The stories of refugees who fled violence or persecution only to become trapped in the worst refugee camps in Europe.
Helen Benedict, award-winning British-American professor of journalism at Columbia University, teams up with Syrian writer and refugee, Eyad Awwadawnan, to present the stories of five refugees who have endured long and dangerous journeys from the Middle East and Africa to Greece.
Hasan, Asmahan, Evans, Mursal and Calvin each tell their story, tracing the trajectory of their lives from homes and families in Syria, Afghanistan, Nigeria and Cameroon to the brutal refugee camps, where they are trapped in a strange and hostile world.
These are compelling, first-person stories of resilience, suffering and hope, told in a depth rarely seen in non-fiction, partly because one of the authors is a refugee himself, and partly because both authors spent years getting to know the interviewees and winning their trust. The women and men in this book tell their stories in their own words, retaining control and dignity, while revealing intimate and heartfelt scenes from their lives.
About the Author
Helen Benedict is a recipient of the 2021 PEN Jean Stein Grant for Literary Oral History and the Ida B. Wells Award for Bravery in Journalism. She is the author of 13 books, including the award-winning The Lonely Soldier: The Private War of Women at War Serving in Iraq, and the novel Wolf Season. Her writing inspired both a class action suit against the Pentagon on behalf of people sexually assaulted in the military and the 2012 Oscar-nominated documentary, The Invisible War. She is a Professor of Journalism at Columbia University, New York.
Eyad Awwadawnan, formerly a law student from Damascus, Syria, is a writer and poet currently living as an asylum-seeker in Reykjavik, Iceland. During his four years in Greece, he worked as a cultural mediator, translator and interpreter for various NGOs.

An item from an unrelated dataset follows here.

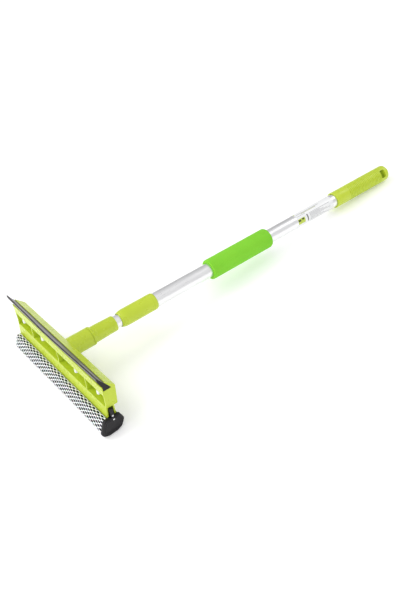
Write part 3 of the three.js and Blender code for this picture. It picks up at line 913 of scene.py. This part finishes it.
def rivet(number, z, depth):
    """A domed rivet head with its shank inside, seated at a depth from the cap's face."""
    seat = CAP_FACE - depth
    profile = [(SHANK_RADIUS, SHANK_START), (SHANK_RADIUS, seat - 0.1),
               (RIVET_RADIUS, seat - 0.1), (RIVET_RADIUS, seat + 0.15)]
    for k in range(1, 7):
        angle = math.radians(15 * k)
        profile.append((RIVET_RADIUS * math.cos(angle),
                        seat + 0.15 + RIVET_DOME * math.sin(angle)))
    profile.append((0.0, SHANK_START))

    def place(radius, x, angle):
        return x, RIVET_Y + radius * math.cos(angle), z + radius * math.sin(angle)

    head = spun(f"rivet_{number}", profile, 28, place)
    stand_in(head, "cartridge", STEEL, f"cap_rivet_{number}")


# ---- Pole --------------------------------------------------------------------------------

def adapter_shell():
    """The adapter: a spigot in the neck's socket, a flange and a sleeve on the inner tube."""
    bore = INNER_RADIUS + 0.3
    flange = NECK_END + 0.3
    profile = [(0.0, ADAPTER_START), (SOCKET_RADIUS - 1.1, ADAPTER_START),
               (SOCKET_RADIUS - 0.3, ADAPTER_START + 1.5), (SOCKET_RADIUS - 0.3, flange),
               (NECK_RADIUS - 0.4, flange)]
    profile += arc(NECK_RADIUS - 0.4, flange + 0.4, 0.4, -90, 0)
    profile += arc(NECK_RADIUS - 0.9, flange + 1.9, 0.9, 0, 70)
    profile += [(10.5, flange + 3.4), (10.25, flange + 4.4)]
    profile += arc(9.55 - 0.9, ADAPTER_END - 0.9, 0.9, 5, 90)
    profile += [(bore, ADAPTER_END), (bore, INNER_START - 0.3), (0.0, INNER_START - 0.3)]
    shell = lathe("adapter_shell", profile)
    stand_in(shell, "extension", LIME, "pole_adapter")


def tube(name, radius, start, end, body, node):
    """A tube with small chamfers at its outer ends."""
    inner = radius - TUBE_WALL
    profile = [(inner, start), (radius - TUBE_CHAMFER, start), (radius, start + TUBE_CHAMFER)]
    profile += [(radius, start + TUBE_CHAMFER + (end - start - 2 * TUBE_CHAMFER) * k / TUBE_STEPS)
                for k in range(1, TUBE_STEPS + 1)]
    profile += [(radius - TUBE_CHAMFER, end), (inner, end)]
    stand_in(lathe(name, profile), body, ALUMINIUM, node)


def collar_shell():
    """The twist collar: a rounded nose, a long plain body, a shallow groove and a rear bead."""
    bore, seat = INNER_RADIUS + 0.4, OUTER_RADIUS + 0.35
    groove = COLLAR_END - 6.0
    profile = [(bore, COLLAR_START + 0.2), (bore + 0.3, COLLAR_START)]
    profile += [(8.9, COLLAR_START + 0.35), (9.55, COLLAR_START + 1.6),
                (10.1, COLLAR_START + 3.4), (10.45, COLLAR_START + 5.4),
                (10.67, COLLAR_START + 7.6), (COLLAR_RADIUS, COLLAR_START + 9.8)]
    profile += [(COLLAR_RADIUS, groove - 0.7), (COLLAR_RADIUS - 0.28, groove - 0.35),
                (COLLAR_RADIUS - 0.28, groove + 0.1), (COLLAR_RADIUS, groove + 0.45),
                (COLLAR_RADIUS, COLLAR_END - 3.4)]
    profile += arc(COLLAR_RADIUS - 2.2, COLLAR_END - 2.2, 2.2, 0, 62, 7)
    profile += [(seat + 0.15, COLLAR_END), (seat, COLLAR_END - 0.15),
                (seat, COLLAR_SEAT), (bore, COLLAR_SEAT)]
    shell = lathe("collar_shell", profile)
    stand_in(shell, "handle", LIME, "lock_collar")


def foam_sleeve():
    """The foam sleeve, with soft ends and a slightly uneven skin."""
    bore = OUTER_RADIUS + 0.12
    core = FOAM_RADIUS - FOAM_ROUND
    steps = 110
    profile = [(bore, FOAM_START + 0.5)]
    profile += arc(core, FOAM_START + FOAM_ROUND, FOAM_ROUND, -90, 0, 8)
    span = FOAM_END - FOAM_START - 2 * FOAM_ROUND
    profile += [(FOAM_RADIUS, FOAM_START + FOAM_ROUND + span * k / steps)
                for k in range(1, steps)]
    profile += arc(core, FOAM_END - FOAM_ROUND, FOAM_ROUND, 0, 90, 8)
    profile += [(bore, FOAM_END - 0.5)]
    sleeve = lathe("foam_sleeve", profile, 120)
    for vertex in sleeve.data.vertices:
        local = POLE_INVERSE @ vertex.co
        radius = math.hypot(local.x, local.z)
        if radius < bore + 0.5:
            continue
        wander = noise.noise(Vector((local.x * 0.11, local.y * 0.045, local.z * 0.11)))
        grain = noise.noise(Vector((local.x * 0.9, local.y * 0.9, local.z * 0.9)))
        factor = 1 + (0.16 * wander + 0.035 * grain - 0.08) / radius
        local.x *= factor
        local.z *= factor
        vertex.co = POLE @ local
    stand_in(sleeve, "handle", FOAM, "foam_grip")


def grip_shell():
    """The end grip: a plain band, rounded ribs, a domed end and the slot to hang it by."""
    bore = OUTER_RADIUS + 0.25
    profile = [(bore, GRIP_START + 0.4), (bore + 0.3, GRIP_START)]
    profile += arc(GRIP_RADIUS - 0.5, GRIP_START + 0.5, 0.5, -90, 0, 4)
    profile += [(GRIP_RADIUS, RIBS_START - 8), (GRIP_RADIUS, RIBS_START - 0.8)]
    groove = ((0.0, 0.0), (0.26, 0.12), (0.4, 1.0), (0.6, 1.0), (0.74, 0.12))
    for i in range(RIB_COUNT):
        y = RIBS_START + i * RIB_PITCH
        for share, drop in groove:
            profile.append((GRIP_RADIUS - RIB_DEPTH * drop, y + share * RIB_PITCH))
    profile += [(GRIP_RADIUS, GRIP_FOOT - 1.0)]
    corner = 5.0
    for k in range(1, 11):
        angle = math.radians(9 * k)
        profile.append((GRIP_RADIUS - corner + corner * math.cos(angle),
                        GRIP_END - GRIP_DOME + GRIP_DOME * math.sin(angle)))
    profile += [(0.0, GRIP_END), (0.0, OUTER_END + 0.3), (bore, OUTER_END + 0.3)]
    shell = lathe("grip_shell", profile, 96)
    combine(shell, slot_cutter(), "DIFFERENCE")
    smooth(shell, 38)
    stand_in(shell, "handle", LIME, "end_grip")


def slot_cutter():
    """A round-cornered bar through the grip, turned as the slot is."""
    turn = Matrix.Rotation(math.radians(SLOT_TURN), 3, "Y")
    half_x, half_y = SLOT_ACROSS / 2, SLOT_ALONG / 2
    corners = rounded([(-half_x, -half_y), (half_x, -half_y), (half_x, half_y),
                       (-half_x, half_y)], 1.1, 5)
    reach = 20.0             # past the grip on both sides
    verts = []
    for z in (-reach, reach):
        verts += [turn @ Vector((x, y, z)) + Vector((0, SLOT_Y, 0)) for x, y in corners]
    count = len(corners)
    return make("slot", verts, end_faces(count, count) + ring_faces(0, count, count))


def label_film():
    """A thin film round the tube, not quite closed, with a lifted seam."""
    inner = OUTER_RADIUS + 0.04
    sides, rows = 110, 40
    gap, seam = math.radians(9), math.radians(210)
    verts, faces, coords = [], [], []
    for k in range(sides + 1):
        share = k / sides
        angle = gap / 2 + (2 * math.pi - gap) * share + seam
        lift = 0.10 * math.exp(-((1 - share) / 0.015) ** 2)
        for j in range(rows + 1):
            y = LABEL_START + (LABEL_END - LABEL_START) * j / rows
            wrinkle = 0.025 * noise.noise(Vector((share * 9, y * 0.12, 2.0)))
            radius = inner + lift + max(0.0, wrinkle)
            verts.append((radius * math.sin(angle), y, radius * math.cos(angle)))
            coords.append((share, j / rows))
    width = rows + 1
    for k in range(sides):
        for j in range(rows):
            a = k * width + j
            faces.append([a, a + width, a + width + 1, a + 1])
    film = make("label_film", verts, faces)
    layer = film.data.uv_layers.new(name="film")
    for loop in film.data.loops:
        layer.data[loop.index].uv = coords[loop.vertex_index]
    thicken(film, 0.12, 1.0)
    bake(film)
    smooth(film, 50)
    stand_in(film, "handle", label_material(), "label_wrap")


# ---- CAD pieces that keep their own mesh -------------------------------------------------

def finish_cad(name, material, width=0.25):
    """Gives a CAD piece its material and rounds its edges with modifiers."""
    obj = frame["nodes"][name]
    obj.data.materials.clear()
    obj.data.materials.append(material)
    add_bevel(obj, width, 40)
    obj.modifiers.new("weighted_normals", "WEIGHTED_NORMAL")


# ---- Stage -------------------------------------------------------------------------------

# The camera stands where the fitted view puts it, in the pole's frame and in millimetres.
CAMERA_PLACE = Vector((608.8, -218.2, 527.4))
CAMERA_RIGHT = Vector((0.62449, 0.77398, -0.10475))
CAMERA_AHEAD = Vector((-0.65546, 0.44642, -0.60916))
LENS = 43.2                  # millimetres, on a 36 mm film height
FLOOR_HALF = 6.0             # metres


def camera():
    """The scene's camera, with its axes made square to each other."""
    data = bpy.data.cameras.new("camera")
    data.sensor_fit = "AUTO"
    data.sensor_width = 36.0
    data.lens = LENS
    obj = link("camera", data)
    right = (TURN @ CAMERA_RIGHT).normalized()
    back = -(TURN @ CAMERA_AHEAD).normalized()
    up = back.cross(right).normalized()
    right = up.cross(back)
    turn = Matrix((right, up, back)).transposed().to_4x4()
    obj.matrix_world = Matrix.Translation(POLE @ CAMERA_PLACE) @ turn
    bpy.context.scene.camera = obj


def area_light(name, place, target, size, power):
    """A round soft light; place, target and size in metres, power in watts."""
    data = bpy.data.lights.new(name, "AREA")
    data.shape = "DISK"
    data.size = size
    data.energy = power
    obj = link(name, data)
    obj.location = place
    obj.rotation_euler = (Vector(target) - Vector(place)).to_track_quat("-Z", "Y").to_euler()


def studio():
    """A pale floor, a pale room and three soft lights."""
    mesh = bpy.data.meshes.new("floor")
    half = FLOOR_HALF
    mesh.from_pydata([(-half, -half, 0), (half, -half, 0), (half, half, 0), (-half, half, 0)],
                     [], [(0, 1, 2, 3)])
    floor = link("floor", mesh)
    s = Shader("studio_floor", Roughness=0.9)
    soft = s.noise(3.0, detail=2.0)
    s.set("Base_Color", s.mix(soft, colour(0.94, 0.94, 0.94), colour(0.97, 0.97, 0.97)))
    s.set("Emission_Color", colour(1, 1, 1))
    s.set("Emission_Strength", 0.16)
    mesh.materials.append(s.material)
    studio_world()
    area_light("key", (-0.9, -1.0, 1.5), (0, -0.05, 0), 1.2, 11.0)
    area_light("rim", (0.2, 1.6, 1.2), (0, 0, 0), 0.9, 4.0)
    area_light("front", (0.3, -1.5, 0.55), (0, -0.2, 0.03), 0.7, 3.5)
    bpy.context.scene.view_settings.view_transform = "Standard"


def studio_world():
    """A pale room, brightest above and on the camera's side, and greyer behind the pole."""
    world = bpy.data.worlds.new("studio")
    world.use_nodes = True
    tree = world.node_tree
    direction = tree.nodes.new("ShaderNodeTexCoord").outputs["Generated"]
    facing = tree.nodes.new("ShaderNodeVectorMath")
    facing.operation = "DOT_PRODUCT"
    facing.inputs[1].default_value = (0.4, -0.62, 0.6)
    tree.links.new(direction, facing.inputs[0])
    strength = tree.nodes.new("ShaderNodeMapRange")
    strength.inputs["From Min"].default_value = -0.5
    strength.inputs["From Max"].default_value = 0.6
    strength.inputs["To Min"].default_value = 0.46
    strength.inputs["To Max"].default_value = 0.95
    background = tree.nodes["Background"].inputs
    tree.links.new(facing.outputs["Value"], strength.inputs["Value"])
    tree.links.new(strength.outputs[0], background["Strength"])
    background["Color"].default_value = colour(1, 1, 1)
    bpy.context.scene.world = world


# ---- Assembly ----------------------------------------------------------------------------

camera()
studio()
head_shell()
blade_strip()
sponge_body()
net_sleeve()
cap_shell()
for number, (height, depth) in enumerate(RIVETS, 1):
    rivet(number, height, depth)
adapter_shell()
tube("inner_tube_skin", INNER_RADIUS, INNER_START, INNER_END, "extension", "inner_tube")
tube("outer_tube_skin", OUTER_RADIUS, OUTER_START, OUTER_END, "handle", "outer_tube")
collar_shell()
foam_sleeve()
label_film()
grip_shell()
for number in range(1, 5):
    finish_cad(f"blade_peg_{number}", WHITE, 0.5)
finish_cad("sponge_carrier", BLACK)
for hidden in ("guide_bush", "lock_stud", "expander_sleeve", "cone_nut"):
    finish_cad(hidden, WHITE)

"This gut-wrenching collection forcefully documents a humanitarian crisis through the stories of five refugees in asylum purgatory in Greece, where they come to feel they are 'nothing but creatures made to eat, sleep and submit'."
— New York Times
"Heartfelt, eye-opening, timely, essential: these stories remind us of the plight of refugees, people just like us, who are desperate to build new lives for themselves and their loved ones." — Christy Lefteri, bestselling author of The Beekeeper of Aleppo
"Simple, powerful stories told in refugees' own voices. I couldn't stop reading, hand to mouth, my chest tightening. A vital collaboration between two sharply observant writers who know how to get out of the way."